Festival veteran: “All very strange. All the Line 20 boats are going to the Lido Casino today. Maybe you just got off too early? It makes two other stops at small islands before it goes to the Lido Casino…”

HE to Festival Veteran: “No ACTV employee seems to know what a Line 20 is. They ‘say’ they know, and then they give you a bum steer. It’s NOT strange — it’s totally par for the course.”

Festival Veteran: “Line 20 is pretty common during the festival. Dock B. It ALWAYS departs and arrives at Dock B, San Zaccaria. You have to look for it there in the inside left corner of that dock.”
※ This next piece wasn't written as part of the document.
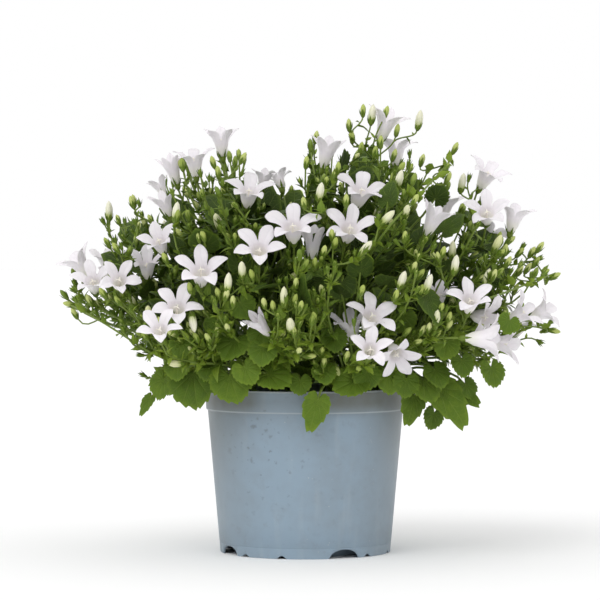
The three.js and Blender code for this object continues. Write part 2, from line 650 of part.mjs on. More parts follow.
leafPlaces.forEach(({ at, y, width, lean, dip, up }) => {
  const middle = spot(at, y);
  const tip = pictureAxis(lean, dip);
  const out = middle.clone().setZ(0).normalize().multiplyScalar(Math.cos(radians(up)));
  addLargeLeaf(middle, width, tip, out.addScaledVector(upwards, Math.sin(radians(up))));
});
for (let i = 0; i < backLeaves; i++) {
  const a = radians(4 + (172 * (i + 0.5)) / backLeaves);
  const reach = draw(68, 84);
  const middle = new THREE.Vector3(Math.cos(a) * reach, Math.sin(a) * reach, draw(88, 108));
  const out = new THREE.Vector3(Math.cos(a), Math.sin(a), 0);
  const tip = out.clone().multiplyScalar(0.6).addScaledVector(upwards, draw(-0.9, -0.4)).normalize();
  addLargeLeaf(middle, draw(17, 28), tip, out.addScaledVector(upwards, 0.7).normalize());
}

for (let i = 0; i < innerLeaves.count; i++) addInnerLeaf(i);

// Stem leaves stand round the bloom branches in whorls, each whorl one thin arched blade whose
// outline runs out along every leaf and back to the branch.
function whorlSolid(at, normal, first, lengths) {
  const side = new THREE.Vector3(Math.cos(first), Math.sin(first), 0).cross(normal).normalize();
  const other = normal.clone().cross(side);
  const outline = [];
  lengths.forEach((length, i) => {
    const step = 360 / lengths.length;
    const width = length * (stemLeaf.halfWidth / stemLeaf.length);
    const ahead = new THREE.Vector2(1, 0).rotateAround(new THREE.Vector2(), radians(i * step));
    const across = new THREE.Vector2(-ahead.y, ahead.x);
    const widest = stemLeaf.widest * length;
    [[widest, -width], [length, 0], [widest, width]].forEach(([run, aside]) => {
      outline.push([ahead.x * run + across.x * aside, ahead.y * run + across.y * aside]);
    });
    const notch = radians((i + 0.5) * step);
    outline.push([stemLeaf.notch * Math.cos(notch), stemLeaf.notch * Math.sin(notch)]);
  });
  const count = outline.length;
  const points = [leafThick / 2, -leafThick / 2].flatMap((half) => outline.map(([u, v]) => {
    const run = Math.hypot(u, v) / stemLeaf.length;
    const lift = stemLeaf.lift * stemLeaf.length * run * (1.1 - 0.8 * run) + half;
    return at.clone().addScaledVector(side, u).addScaledVector(other, v).addScaledVector(normal, lift);
  }));
  const triangles = [];
  const face = (a, b, c) => triangles.push(a, b, c, a + count, c + count, b + count);
  face(3, 7, 11);
  for (let i = 0; i < count; i += 4) {
    face((i + 11) % count, i, i + 2);
    face((i + 11) % count, i + 2, i + 3);
    face(i, i + 1, i + 2);
  }
  for (let i = 0; i < count; i++) {
    const next = (i + 1) % count;
    triangles.push(i, i + count, next + count, i, next + count, next);
  }
  return solidOf(points, triangles);
}

blooms.forEach((bloom, n) => {
  if (n % 3 === 2) return;
  const at = bloom.branch[2].clone().lerp(bloom.branch[3], 0.1 + 0.3 * (n % 2));
  const ahead = bloom.branch[3].clone().sub(at).normalize();
  const normal = ahead.addScaledVector(upwards, 0.5).normalize();
  const turn = draw(0, 2);
  const lengths = [0, 1, 2].map(() => stemLeaf.length * draw(0.8, 1.25));
  settle(bloom.stem, [bloom.piece.solid], 6, (i) => {
    return whorlSolid(at, normal, turn + 0.7 * i, lengths.map((length) => length * (1 - 0.05 * i)));
  }, true);
});

// The nodes: the pot, the soil, a spray for each main stem, and the blooms that stand on their own.
const numbered = (name, i) => `${name}_${String(i + 1).padStart(2, "0")}`;
addNode("pot", pot.solid, plastic);
addNode("soil", soilSolid(), earth);
stems.forEach((stem, i) => {
  let solids = placed.filter((piece) => piece.owner === stem).map((piece) => piece.solid);
  while (solids.length > 1) {
    const pairs = solids.filter((_, k) => k % 2 === 0).map((solid, k) => [solid, solids[2 * k + 1]]);
    solids = pairs.map(([one, two]) => (two ? one.add(two) : one));
  }
  addNode(numbered("spray", i), solids[0], leafGreen);
});
blooms.filter((bloom) => bloom.own).forEach((bloom, i) => {
  addNode(numbered("bloom", i), bloom.solid, petalWhite).applyMatrix4(bloom.place);
});

export default group;
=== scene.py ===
# A potted white bellflower: its pot, soil, stems, leaves, buds and flowers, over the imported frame.
# Numbers are millimetres, degrees and pixels of the photograph. Meshes are written in metres.
# The pot stands on z = 0 and the front of the plant is towards -Y.
import math

import bpy
import numpy as np
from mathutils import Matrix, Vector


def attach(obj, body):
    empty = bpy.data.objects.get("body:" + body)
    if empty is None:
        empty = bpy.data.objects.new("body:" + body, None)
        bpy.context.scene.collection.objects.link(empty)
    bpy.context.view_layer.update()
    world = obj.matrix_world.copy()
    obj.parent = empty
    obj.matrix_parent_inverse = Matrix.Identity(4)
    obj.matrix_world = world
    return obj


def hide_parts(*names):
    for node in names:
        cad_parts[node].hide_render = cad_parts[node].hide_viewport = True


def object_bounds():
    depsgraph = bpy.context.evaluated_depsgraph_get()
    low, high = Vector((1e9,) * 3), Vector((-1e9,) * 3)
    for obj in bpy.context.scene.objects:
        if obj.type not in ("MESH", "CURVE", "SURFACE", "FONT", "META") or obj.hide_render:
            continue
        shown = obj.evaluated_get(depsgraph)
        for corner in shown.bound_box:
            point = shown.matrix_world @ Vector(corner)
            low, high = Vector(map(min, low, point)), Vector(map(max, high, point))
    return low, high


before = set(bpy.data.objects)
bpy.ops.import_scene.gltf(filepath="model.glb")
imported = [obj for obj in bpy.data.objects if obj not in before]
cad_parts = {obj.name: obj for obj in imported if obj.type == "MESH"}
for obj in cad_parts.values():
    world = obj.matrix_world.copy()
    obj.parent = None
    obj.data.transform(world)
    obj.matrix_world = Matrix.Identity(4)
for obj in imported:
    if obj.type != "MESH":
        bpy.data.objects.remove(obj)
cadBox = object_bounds()
boxLow, boxHigh = (np.array(corner) * 1000 for corner in cadBox)
print("frame loaded:", len(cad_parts), "nodes")

up = np.array([0.0, 0.0, 1.0])
golden = 0.618

# camera, floor and light

view = {
    "place": (-3.2, -1780.0, 177.0),
    "pitch": 0.0151,  # radians below level
    "pixel": 3.357e-4,  # tangent of one pixel of the photograph
    "middle": 300.0,  # pixel at the middle of the photograph
    "sensor": 36.0,  # of the camera's own picture
    "farthest": 50.0,  # metres
}

studio = {
    "floorSize": 60.0,  # metres
    "floorColor": (0.96, 0.96, 0.96, 1),
    "floorRoughness": 0.9,
    "backdrop": 1.0,
    "skyStrength": 0.92,
    "key": {"turn": -30, "rise": 45, "strength": 0.85, "softness": 40},
    "fill": {"turn": 50, "rise": 20, "strength": 0.15, "softness": 60},
}


def addCamera():
    # the lens is the sensor's width over the picture's, as tangents
    data = bpy.data.cameras.new("camera")
    data.sensor_width = view["sensor"]
    data.lens = view["sensor"] / (2 * view["middle"] * view["pixel"])
    data.clip_end = view["farthest"]
    camera = bpy.data.objects.new("camera", data)
    camera.location = [c / 1000 for c in view["place"]]
    camera.rotation_euler = (math.pi / 2 - view["pitch"], 0, 0)
    bpy.context.scene.collection.objects.link(camera)
    bpy.context.scene.camera = camera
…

HE to Festival Veteran: “Did you read the part that says ‘at Zattere we got on a vaporetto that had a Mostra Cinema (MC) sign on it, and it took us back to San Zaccaria (briefly) and then it dropped us at the wrong Lido stop — a 15 or 20-minute walk from the casino’? It’s the truth — it’s what happened.”

Festival Veteran: “I think you got on the wrong boat this time because there are ads for the MC line everywhere for the festival on every single boat now. But these are just ads. You really need to check the boat numbers. It will have a little sign on the boat say ’20’ or ‘MC’ in a colored circle.”

Handsomely Shot, At The Very Least

Chloe Zhao‘s Hamnet (Searchlight, 11.27) may or may not be “misery porn”, as one research screening tipster has claimed, but at least (a) it’s been beautifully, hauntingly shot by dp Lukasz Zal (Ida, Cold War, The Zone of Interest), (b) it’s thrilling to see an original Globe theatre performance recreated so faithfully, and (c) you can tell straight away that Jessie Buckley‘s performance as the suffering Agnes Shakespeare (a.k.a., Anne Hathaway) will snag a Best Actress nomination — obviously, no question.

The word is that Paul Mescal‘s William Shakespeare is a supporting performance, and that the famed Elizabethan playwright is depicted as a shitty husband — weak, self-absorbed. But the story apparently shows Agnes embracing and possibly having an extra-marital affair with Joe Alwyn‘s Bartholomew, for whatever that may be worth.